S3 Standard The default storage class. If you don’t specify the storage class when you upload an object, Amazon S3 assigns the S3 Standard storage class.

It’s used for frequently access, it’s replicated across min 3 AZ in a region.

S3 Reduced Redundancy RRS Same class of storage but it’s replicated only on 1 AZ. It’s designed for noncritical, reproducible data that can be stored with less redundancy. Durability of 99,99%.
S3 Intelligent-Tiering The smart storage class, it will automatically moving data to the most cost-effective storage class.There are no retrieval fees when using the S3 Intelligent-Tiering storage class. If an object in the infrequent access tier is accessed, it is automatically moved back to the frequent access tier

⚠️ The S3 Intelligent-Tiering storage class is suitable for objects larger than 128 KB that you plan to store for at least 30 days. If the size of an object is less than 128 KB, it is not eligible for auto-tiering. If you delete an object before the end of the 30-day minimum storage duration period, you are charged for 30 days.
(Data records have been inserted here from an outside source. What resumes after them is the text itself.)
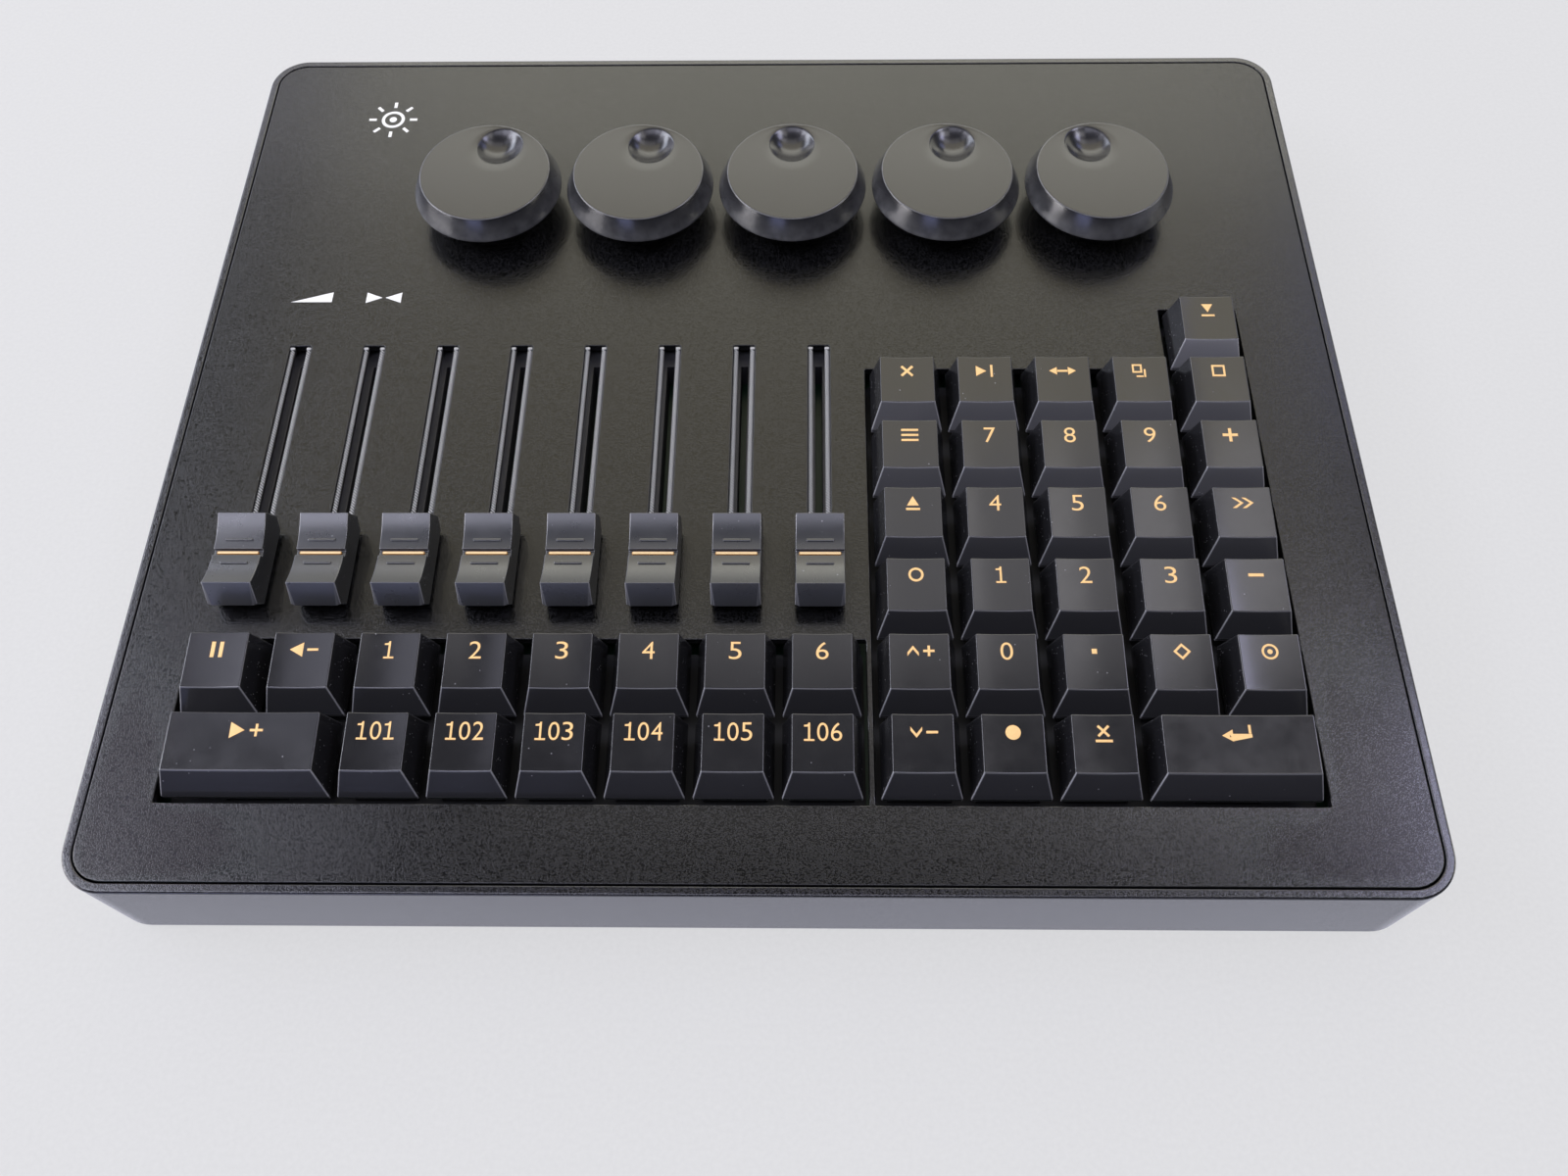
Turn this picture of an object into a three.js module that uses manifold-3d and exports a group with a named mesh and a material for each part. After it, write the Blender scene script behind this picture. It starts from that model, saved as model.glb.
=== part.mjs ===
// A desktop lighting controller: a shallow metal case with an inset top panel, eight slide
// faders, five rotary encoder knobs and forty-five keys. All lengths are in millimetres.
// X runs to the right, Y to the back and Z up. The origin is under the middle of the case,
// on the surface that its feet stand on.
import * as THREE from "three";
import { mergeVertices } from "three/addons/utils/BufferGeometryUtils.js";
import Module from "manifold-3d";

const wasm = await Module();
wasm.setup();

// Clearances that several pieces share
const runningGap = 0.3;
const seatGap = 0.3;
const overrun = 1;
const weld = 0.1;

// Key grid
const keyPitch = 19.05;
const leftColumns = 8;
const leftRows = 2;
const rightColumns = 5;
const rightRows = 6;
const blockGap = 2.15;
const cutoutMargin = 0.45;

// Case
const leftMargin = 17.2;
const rightMargin = 24;
const frontMargin = 20.1;
const backMargin = 58.2;
const caseCornerRadius = 10;
const wallHeight = 26.75;
const wallThickness = 2.1;
const floorThickness = 2;
const footHeight = 1.5;
const footRadius = 7;
const footInset = 24;

// Top panel and the threaded posts that it stands on
const panelThickness = 2;
const panelGap = 0.35;
const postRadius = 3.4;
const postInset = 8.5;
const pilotRadius = 1.25;
const pilotDepth = 8;
const screwHoleRadius = 1.7;
const screwHeadRadius = 3.1;
const screwHeadDepth = 1.1;

// Keycap, measured from its cell's front left corner and from the panel's top face
const keyTopWidth = 13.16;
const keyTopDepth = 12.9;
const keyTopSetback = 4.3;
const keyFrontRise = 7;
const keyBackRise = 8;
const keySideMargin = 0.82;
const keyFrontFoot = 1.1;
const keyBackFoot = 0.85;
const keyShoulderDrop = 0.5;
const keyLip = 1;
const keyWall = 1.3;
const keyRoof = 1.5;
const keyTravel = 3.6;
const stemWidth = 4.4;
const stemEngagement = 6.5;
const stabiliserReach = 11.9;

// Key switches, their plate and the main board
const switchWidth = 14;
const switchTopWidth = 10;
const switchTopDepth = 9.4;
const switchRise = 6.6;
const plateClearance = 1.9;
const keyPlateThickness = 1.5;
const switchFloor = 1.1;
const stabiliserWidth = 7.4;
const boardThickness = 1.6;
const boardMargin = 7;
const boardPostRadius = 2.4;
const boardPostInset = 3;

// Slide faders
const faderTravel = 60;
const faderKeyGap = 6.6;
const faderShift = 0.38;
const slotWidth = 5.5;
const slotEndMargin = 5.65;
const capWidth = 11.5;
const capLength = 24.1;
const capFootLength = 19.6;
const capPeakSpacing = 18.3;
const capUndersideRise = 1;
const capShoulderRise = 4.5;
const capPeakRise = 10.15;
const capValleyRise = 8;
const capWall = 1.3;
const capRoof = 1.4;
const indexGrooveWidth = 1.6;
const indexGrooveDepth = 0.9;
const leverThickness = 1.2;
const leverWidth = 4;
const leverSocketWall = 1.4;
const leverEngagement = 3.5;
const leverFloorGap = 1;
const trackWidth = 9;
const trackEndMargin = 12;
const trackDrop = 2.5;

// Rotary encoders and their knobs
const knobCount = 5;
const knobSpacing = 1.6;
const knobRowShift = 7.27;
const knobRowGap = 37;
const knobTopRadius = 17.2;
const knobSkirtRadius = 19.65;
const knobRise = 13.1;
const knobSkirtRise = 7.3;
const knobSkirtEdge = 0.6;
const knobSkirtWall = 1.7;
const knobRoof = 4;
const knobHubRadius = 7;
const knobHubRise = 6.4;
const dimpleRadius = 6;
const dimpleDepth = 2.6;
const dimpleOffset = 9.9;
const dimpleTurns = [-18, -17, 1, -11, 17];
const shaftRadius = 3;
const shaftEngagement = 10;
const shaftFloorGap = 1;
const bushRadius = 4.5;
const bushRise = 4.4;
const nutRadius = 6.4;
const nutHeight = 2;
const encoderWidth = 13;
const encoderHeight = 6.9;
const encoderBoardWidth = 22;
const encoderBoardMargin = 12;

// Data socket in the rear wall
const socketWidth = 9;
const socketHeight = 3.3;
const socketDepth = 7.4;
const socketWall = 0.35;
const socketCavityDepth = 6.2;
const tongueWidth = 6.6;
const tongueThickness = 0.7;
const tongueLength = 4.5;
const socketBoardWidth = 24;
const socketBoardDepth = 16;
const socketPostRadius = 2.5;
const socketPostInset = 3.5;
const socketShift = 90;

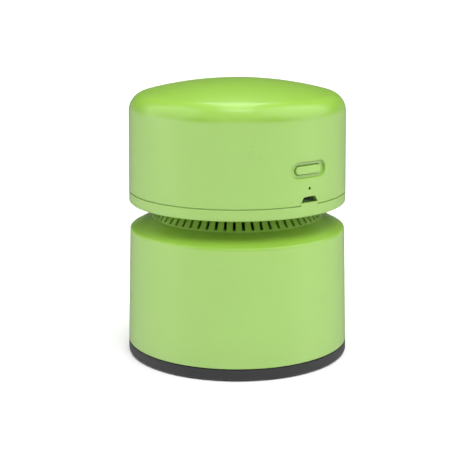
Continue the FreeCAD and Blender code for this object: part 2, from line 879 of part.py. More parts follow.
def motor_armature():
    """Three pole iron core with its windings, pressed on the shaft."""
    core = tube(shaft_radius, armature_radius, armature_bottom, armature_top)
    for step in range(armature_pole_count):
        half = armature_slot / 2
        x_range = (armature_radius / 2, motor_radius)
        slot = block(x_range, (-half, half), (armature_bottom, armature_top))
        slot.rotate(V(0, 0, 0), V(0, 0, 1), 360 * step / armature_pole_count)
        core = core.cut(slot)
    return core


def motor_commutator():
    """Copper commutator above the armature."""
    return tube(shaft_radius, commutator_radius, commutator_bottom, commutator_top)


def impeller_blade():
    """One blade, curved back from the hub to the rim."""
    tip = impeller_radius - blade_tip_margin
    sweep = 2 * math.pi * blade_sweep_share
    middle = (blade_root_radius + tip) / 2
    half = blade_thickness / 2
    rows = ((blade_root_radius, 0), (middle, sweep * blade_bow_share), (tip, sweep))
    line = [V(radius * math.cos(turn), radius * math.sin(turn), blade_bottom) for radius, turn in rows]
    bow = Part.Arc(line[0], line[1], line[2]).toShape().Curve
    near = [bow.Center + (point - bow.Center) * (1 - half / bow.Radius) for point in line]
    far = [bow.Center + (point - bow.Center) * (1 + half / bow.Radius) for point in line]
    edges = [
        Part.Arc(near[0], near[1], near[2]).toShape(),
        Part.LineSegment(near[2], far[2]).toShape(),
        Part.Arc(far[2], far[1], far[0]).toShape(),
        Part.LineSegment(far[0], near[0]).toShape(),
    ]
    return Part.Face(Part.Wire(edges)).extrude(V(0, 0, blade_height + impeller_disc / 2))


def impeller():
    """Fan wheel with its disc above and nine swept blades below."""
    wheel = cylinder(impeller_radius, impeller_disc_bottom, impeller_top)
    wheel = wheel.fuse(cylinder(hub_radius, blade_bottom + blade_thickness, impeller_top))
    blade = impeller_blade()
    for step in range(blade_count):
        copy = blade.copy()
        copy.rotate(V(0, 0, 0), V(0, 0, 1), 360 * step / blade_count)
        wheel = wheel.fuse(copy)
    wheel = wheel.cut(cylinder(shaft_radius, blade_bottom, impeller_top))
    return wheel.removeSplitter()


def filter_frame():
    """Plug, stop flange, cage bars and bottom cap of the filter."""
    bar_outer = filter_inner + filter_bar_depth
    frame = tube(filter_inner, filter_plug_radius, spigot_bottom, spigot_bottom + filter_plug)
    frame = frame.fuse(tube(filter_inner, spigot_radius - screw_gap, filter_flange_bottom, spigot_bottom))
    frame = frame.fuse(cylinder(bar_outer, filter_bottom, filter_cap_top))
    half = filter_bar_width / 2
    for step in range(filter_bar_count):
        x_range = (filter_inner, bar_outer)
        bar = block(x_range, (-half, half), (filter_bottom, filter_flange_bottom + filter_flange))
        bar.rotate(V(0, 0, 0), V(0, 0, 1), 360 * step / filter_bar_count)
        frame = frame.fuse(bar.common(cylinder(bar_outer, filter_bottom, spigot_bottom)))
    return frame.removeSplitter()


def filter_media():
    """Pleated filter ring between the flange and the cap."""
    def zigzag(outer):
        places = []
        for step in range(2 * pleat_count):
            radius = outer if step % 2 else outer - pleat_depth
            turn = math.pi * step / pleat_count
            places.append(V(radius * math.cos(turn), radius * math.sin(turn), filter_cap_top))
        return Part.Face(Part.makePolygon(places + places[:1]))

    outer = filter_inner - fit_gap
    ring = zigzag(outer).cut(zigzag(outer - pleat_cover))
    return ring.extrude(V(0, 0, filter_length)).Solids[0]


def cradle_screw_places():
    """Under the cell, where the motor mount lies on the head floor."""
    radius = (mount_radius + base_hole) / 2
    x = math.sqrt(radius ** 2 - cell_y ** 2)
    return [(-x, cell_y), (x, cell_y)]


def battery_cell():
    """Round lithium cell lying behind the motor, its raised end at +X."""
    half = cell_length / 2
    centre = V(-half, cell_y, cell_z)
    body = Part.makeCylinder(cell_radius, cell_length - cell_button_height, centre, V(1, 0, 0))
    button = Part.makeCylinder(cell_button_radius, cell_length, centre, V(1, 0, 0))
    return body.fuse(button).removeSplitter()


def battery_cradle():
    """Saddle with two ribs that the cell snaps into."""
    reach = max(x for x, y in cradle_screw_places()) + cradle_end
    half = cradle_floor_width / 2
    cradle = block((-reach, reach), (cell_y - half, cell_y + half), (mount_top, cradle_top))
    arm = cell_radius + fit_gap + cradle_arm
    for side in (-1, 1):
        x = side * cradle_rib_share * cell_length / 2
        x_range = (x - cradle_rib / 2, x + cradle_rib / 2)
        rib = block(x_range, (cell_y - half, cell_y + half), (mount_top, cell_z))
        wrap = Part.makeCylinder(arm, cradle_rib, V(x_range[0], cell_y, cell_z), V(1, 0, 0))
        top = cell_z + cradle_arm_rise
        limit = block(x_range, (cell_y - arm, cell_y + arm), (mount_top, top))
        cradle = cradle.fuse(rib).fuse(wrap.common(limit))
    room = Part.makeCylinder(cell_radius, 2 * reach, V(-reach, cell_y, cell_z), V(1, 0, 0))
    cradle = cradle.cut(room)
    for x, y in post_places():
        cradle = cradle.cut(cylinder(mount_boss_radius + fit_gap, mount_top, cradle_top, x, y))
    for x, y in cradle_screw_places():
        cradle = cradle.cut(cylinder(cradle_screw_shank + screw_gap, mount_top, cradle_top, x, y))
    return cradle.removeSplitter()


def cradle_screws():
    """Two short screws under the cell."""
    tip = head_z + screw_gap
    sizes = (cradle_screw_shank, cradle_screw_head, cradle_screw_head_height)
    return group([screw(*sizes, cradle_top, tip, x, y) for x, y in cradle_screw_places()])


def control_board():
    """Upright circuit board behind the button and the port."""
    half = board_width / 2
    z_range = (head_floor_top, head_floor_top + board_height)
    return block((-half, half), (-board_front, -board_back), z_range)


def usb_socket():
    """Metal case of the charging socket, open to the front."""
    case = port_face(socket_inset, socket_mouth).extrude(V(0, socket_depth, 0))
    room = port_face(socket_inset + socket_wall, socket_mouth).extrude(V(0, socket_depth - socket_wall, 0))
    return case.cut(room).removeSplitter()


def usb_tongue():
    """Plastic tongue with the contacts, inside the charging socket."""
    middle = port_z + port_height / 2
    half = tongue_width / 2
    z_range = (middle, middle + tongue_thickness)
    y_range = (-socket_mouth + tongue_set_back, -board_front - socket_wall)
    return block((-half, half), y_range, z_range)


def tact_switch():
    """Small click switch on the board behind the button."""
    half = switch_size / 2
    front = board_front + switch_depth
    z_range = (button_z - half, button_z + half)
    body = block((-half, half), (-front, -board_front), z_range)
    mouth = V(0, -front, button_z)
    bore = Part.makeCylinder(plunger_radius + plunger_gap, switch_bore_depth, mouth, V(0, 1, 0))
    return body.cut(bore)


def switch_plunger():
    """Plunger of the click switch, pushed by the button."""
    front = board_front + switch_depth
    length = plunger_front - front + plunger_reach
    return Part.makeCylinder(plunger_radius, length, V(0, -plunger_front, button_z), V(0, 1, 0))


def power_button():
    """Button cap that follows the head wall, with a flange that keeps it in."""
    front = button_wall_radius - button_set_in
    cap = Part.Face(front_racetrack(button_length, button_height, head_radius)).extrude(V(0, dish_length, 0))
    bottom = button_z - dish_height
    top = button_z + dish_height
    cap = cap.common(tube(button_back, front, bottom, top))
    rim = [edge for edge in cap.Edges if edge.BoundBox.YMax < -head_inner - button_round]
    front_rim = [edge for edge in rim if on_front(edge, front)]
    cap = cap.makeFillet(button_round, front_rim)
    margin = 2 * button_flange_margin
    flange = Part.Face(front_racetrack(button_length + margin, button_height + margin, head_radius))
    flange = flange.extrude(V(0, dish_length, 0))
    flange = flange.common(tube(button_back, button_back + button_flange, bottom, top))
    back = flange.fuse(cap)
    start = button_back + button_flange
    pad = Part.makeCylinder(plunger_radius, start - plunger_front, V(0, -start, button_z), V(0, 1, 0))
    return back.fuse(pad).removeSplitter()


def on_front(edge, radius):
    """Whether an edge lies on the cap's outer face."""
    points = edge.discretize(edge_checks)
    return all(abs(math.hypot(point.x, point.y) - radius) < button_gap for point in points)


def status_led():
    """Lamp chip on the board behind the light pipe."""
    front = board_front + led_depth
    z_range = (led_z - led_height / 2, led_z + led_height / 2)
    return block((-led_width / 2, led_width / 2), (-front, -board_front), z_range)


def light_pipe():
    """Clear rod from the lamp to the hole in the head wall."""
    start = board_front + led_depth
    end = lamp_wall_radius - pipe_set_back
    return Part.makeCylinder(pipe_radius, end - start, V(0, -end, led_z), V(0, 1, 0))


def board_parts():
    """Chips, coil and capacitors on the back of the board."""
    # Each row is a part's centre and size: across, height, depth, as shares of the board.
    part_shares = (
        (-0.22, 0.52, 0.16, 0.19, 0.060),
        (0.00, 0.55, 0.16, 0.15, 0.060),
        (0.24, 0.48, 0.19, 0.23, 0.110),
        (-0.10, 0.30, 0.05, 0.08, 0.040),
        (0.06, 0.30, 0.05, 0.08, 0.040),
        (-0.28, 0.30, 0.10, 0.08, 0.050),
        (0.26, 0.24, 0.05, 0.10, 0.040),
    )
    parts = []
    for across, up, wide, tall, deep in part_shares:
        x = across * board_width
        z = head_floor_top + up * board_height
        half_wide = wide * board_width / 2
        half_tall = tall * board_height / 2
        y_range = (-board_back, -board_back + deep * board_height)
        parts.append(block((x - half_wide, x + half_wide), y_range, (z - half_tall, z + half_tall)))
    return group(parts)


def lead(points):
    """Insulated wire along straight runs joined by tangent arcs."""
    edges = []
    leaves = points[0]
    radii = []
    for before, here, after in zip(points, points[1:], points[2:]):
        back = before - here
        onward = after - here
        half = back.getAngle(onward) / 2
        reach = min(back.Length, onward.Length) * arc_reach_share
        radius = reach * math.tan(half)
        radii.append(radius)
        start = here + V(back).normalize() * reach
        end = here + V(onward).normalize() * reach
        inward = (V(back).normalize() + V(onward).normalize()).normalize()
        middle = here + inward * (radius / math.sin(half) - radius)
        edges.append(Part.LineSegment(leaves, start).toShape())
        edges.append(Part.Arc(start, middle, end).toShape())
        leaves = end
    edges.append(Part.LineSegment(leaves, points[-1]).toShape())
    path = Part.Wire(edges)
    section = Part.Wire(Part.makeCircle(lead_radius, points[0], points[1] - points[0]))
    solid = path.makePipeShell([section], True, True)
    expected = math.pi * lead_radius ** 2 * path.Length
    print("lead length", round(path.Length, 1), "least bend", round(min(radii), 2),
          "volume share", round(solid.Volume / expected, 4))
    return solid


def battery_leads():
    """Two wires from the cell's ends round the sides to the board."""
    end = cell_length / 2
    side_x = head_inner - lead_wall_stand
    high = head_floor_top + lead_rise
    board_x = board_width / 4
    points = [
        (end, cell_y, cell_z),
        (end + cell_radius / 2, cell_y, cell_z),
        (side_x, cell_y / 2, cell_z + cell_radius / 2),
        (side_x, -cell_y / 4, high),
        ((side_x + board_x) / 2, -(cell_y + board_back) / 2, high + lead_hump),
        (board_x, -board_back + lead_exit, high),
        (board_x, -board_back, high),
    ]
    leads = []
    for side in (-1, 1):
        leads.append(lead([V(side * x, y, z) for x, y, z in points]))
    return group(leads)


def motor_leads():
    """Two wires from the motor's tabs over to the top of the board."""
    start_y = -terminal_offset - terminal_thickness / 2
    start_z = motor_top + end_cap_flange + terminal_length / 2
    end_x = board_width / 8
    end_z = head_floor_top + board_height - lead_edge
    middle_y = (start_y - board_back) / 2
    points = [
        (terminal_offset, start_y, start_z),
        (terminal_offset, start_y - lead_exit / 2, start_z),
        ((terminal_offset + end_x) / 2, middle_y, start_z + lead_hump),
        (end_x, -board_back + lead_exit, (start_z + end_z + lead_hump) / 2),
        (end_x, -board_back + lead_exit / 2, end_z),
        (end_x, -board_back, end_z),
    ]
    leads = []
    for side in (-1, 1):
        leads.append(lead([V(side * x, y, z) for x, y, z in points]))
    return group(leads)


def shell_screws():
    """Three screws from under the head into the shell's bosses."""
    seat = head_z + shell_screw_head_height
    tip = head_floor_top + screw_bite
    sizes = (shell_screw_shank, shell_screw_head, shell_screw_head_height)
    return group([screw(*sizes, seat, tip, x, y) for x, y in shell_seats()])


PIECES = (
    dust_cup, base_plate, inlet_duct, duct_screws, brush_backing, brush_bristles, glide_pads,
    base_screws, head_shell, head_base, shell_screws, exhaust_grille, fan_inlet_plate, seal_ring,
    fan_screws, motor_mount, motor_can, motor_magnets, motor_bushes, motor_end_cap,
    motor_terminals, motor_screws, motor_shaft, motor_armature, motor_commutator, impeller,
    filter_frame, filter_media, battery_cell, battery_cradle, cradle_screws, control_board,
    usb_socket, usb_tongue, tact_switch, switch_plunger, power_button, status_led, light_pipe,
    board_parts, battery_leads, motor_leads,
)

os.makedirs("parts", exist_ok=True)
for piece in PIECES:
    shape = piece()
    shape.exportStep("parts/" + piece.__name__ + ".step")
    print(piece.__name__, len(shape.Solids), "solids", round(shape.Volume, 1), "mm3", shape.isValid())
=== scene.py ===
import bpy
import bmesh
import math
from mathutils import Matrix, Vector


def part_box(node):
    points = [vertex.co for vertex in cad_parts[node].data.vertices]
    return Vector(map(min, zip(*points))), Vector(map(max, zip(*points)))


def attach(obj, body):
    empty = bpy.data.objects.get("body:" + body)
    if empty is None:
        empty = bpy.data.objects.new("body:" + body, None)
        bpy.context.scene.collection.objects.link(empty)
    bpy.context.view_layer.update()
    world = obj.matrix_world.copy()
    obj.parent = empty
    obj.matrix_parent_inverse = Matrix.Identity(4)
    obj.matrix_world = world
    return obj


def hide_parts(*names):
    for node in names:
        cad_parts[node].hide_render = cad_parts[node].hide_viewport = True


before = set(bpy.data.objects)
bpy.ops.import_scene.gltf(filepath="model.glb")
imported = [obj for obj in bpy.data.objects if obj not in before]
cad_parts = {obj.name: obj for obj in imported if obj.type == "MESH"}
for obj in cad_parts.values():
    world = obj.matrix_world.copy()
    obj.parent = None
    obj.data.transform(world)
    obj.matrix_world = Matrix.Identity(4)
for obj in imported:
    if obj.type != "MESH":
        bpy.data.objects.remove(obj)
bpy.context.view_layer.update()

# Head shell: the domed cover, moulded in glossy green plastic with a 2 mm wall.
# A shallow pill-shaped dish in front holds the button. Under it are the pinhole of the lamp
# and the charging port, which the mould leaves open to the parting line.
mm = 0.001
axis = 0.0005
head_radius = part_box("head_shell")[1].x / mm
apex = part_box("head_shell")[1].z / mm
seam = 66.0
crown = 97.1
head_lean = math.atan2(0.4, crown - seam)
crown_round = 7.5
dome_radius = 143.0
head_wall = 2.0
seam_edge = 0.12
columns = 480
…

The S3 Standard-IA ( Infrequent Access ) and S3 One Zone-IA storage classes are designed for long-lived and infrequently accessed data. S3 Standard-IA and S3 One Zone-IA ( only one AZ) objects are available for millisecond access but you will pay retrieval fee for these objects. You will pay for a minimum of 30 days as well.

You might choose the S3 Standard-IA and S3 One Zone-IA storage classes:

For storing backups.
For older data that is accessed infrequently, but that still requires millisecond access.

The S3 Glacier and S3 Glacier Deep Archive storage classes are designed for low-cost data archiving

S3 Glacier : Use for archives where portions of the data might need to be retrieved in minutes.
- Data can be accessed in as little as 1-5 minutes using expedited retrieval.
- You are charged for 90 days minimum.
S3 Glacier Deep Archive : Use for archiving data that rarely needs to be accessed.
- default retrieval time of 12 hours.
- Minimum pay for 180 days
- Lowest Cost

So basically, if you chose Infrequent Access Storage ( IA or Glacier ), you will pay for retrieval fee and you pay as well for a minimum of day but globally for a lower cost.